A imagem da Argentina não é das melhores porque mistura uma ficha ainda não saneada de país caloteiro, algumas mazelas macroeconômicas e certa deterioração do quadro político.
Mas o consultor Dante Sica, ex-secretário da Indústria, garante que, na produção e nos negócios, a economia argentina vai bem e aponta para resultados especialmente bons em 2010.
O lado ruim é conhecido. O calote da dívida, de 2005, até agora não foi digerido no mercado financeiro e isso significa que as portas do crédito seguem fechadas para a Argentina. O levantamento da inflação, realizado pelo Indec (o IBGE argentino), é ostensivamente manipulado e isso cria enormes deformações. Como as estatísticas oficiais não são confiáveis, qualquer um se dá ao direito de fazer suas próprias estimativas e remarcações de preços, quase sempre mais altas do que os fatos permitiriam.

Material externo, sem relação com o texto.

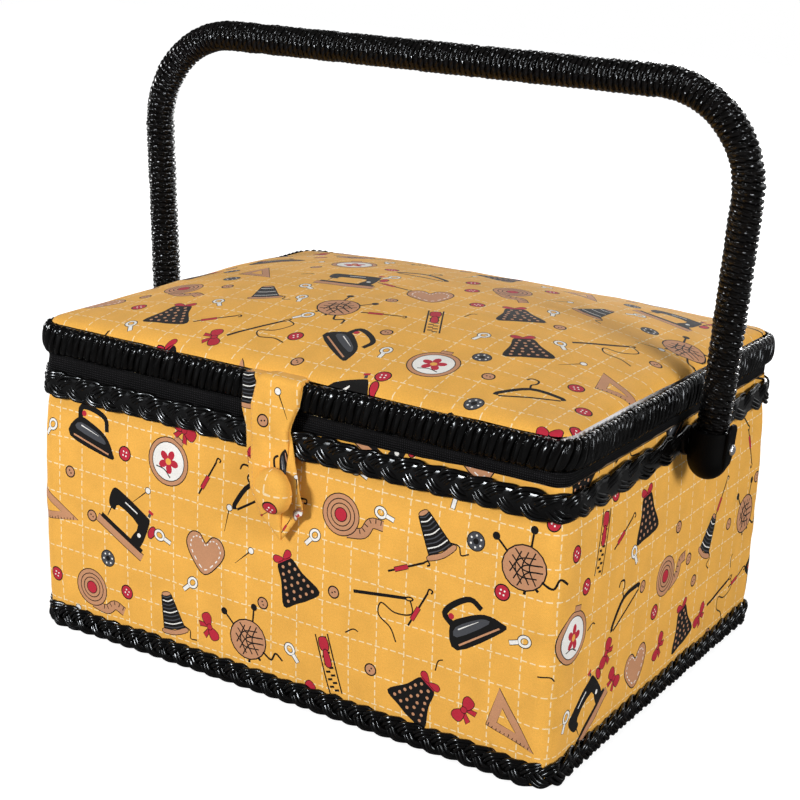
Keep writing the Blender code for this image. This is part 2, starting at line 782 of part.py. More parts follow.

Embora o exercício da oposição seja apenas episódico, o governo vai perdendo apoio no Congresso e já não consegue fazer o que bem entende. A perda de prestígio do casal Kirchner amplifica a sensação de que a economia está desarrumada. Além disso, Cristina Kirchner tem feito estranhas manobras para apropriar-se de reservas externas com objetivo de "pagar dívidas".
Sica observa que, apesar da crise entre o governo e os produtores rurais e depois da quebra de safras no ano passado, a agricultura argentina vai colher neste ano quase 50% mais grãos do que no ano passado. A indústria, que levou um tombo em 2009, está crescendo agora entre 6,0% e 7,5%. A construção civil, por sua vez, que recuou 1,7% em 2009, deve avançar 3% neste ano. As projeções apontam para um avanço do PIB de 4,0% depois da queda de 2,0% registrada em 2009.
A partir do excelente comportamento das atuais safras de grãos, conjugado com o aumento dos preços das commodities, o governo poderá contar com uma boa melhora da arrecadação das retenções (imposto sobre exportações), de nada menos que 27,3%, fator que ajudará a empurrar a receita total deste ano para o patamar de 368 bilhões de pesos, ou 21% acima do nível de 2009. A situação fiscal mais complicada é das províncias, em particular Buenos Aires e a capital.
Sica não teme por dificuldade no refinanciamento da dívida pública (de cerca de 50% do PIB, em termos totais, e de 30% do PIB, considerados apenas os títulos fora de organismos do governo) nem pela piora do quadro fiscal.
Para ele, persistirão as pressões políticas provocadas pelos reajustes de salários e aposentadorias acima da inflação, sobretudo se continuar a perda de força do governo central. Também aumentarão as dificuldades na política de controle de preços da carne, do trigo e de alguns produtos industriais mais sensíveis.
Na área produtiva, os pontos fracos estão na baixa disposição de investir na matriz energética e nos setores mais vulneráveis ao controle de preços. "Por enquanto, a indústria de transformação pode contar com a expansão da produção apenas utilizando sua capacidade ociosa de 32%. Mas a médio prazo será necessário mais investimento", diz.
"Ninguém deve contar com a remoção das travas às importações do Brasil, especialmente em produtos considerados sensíveis como móveis, têxteis, vinhos e laticínios", avisa Dante Sica.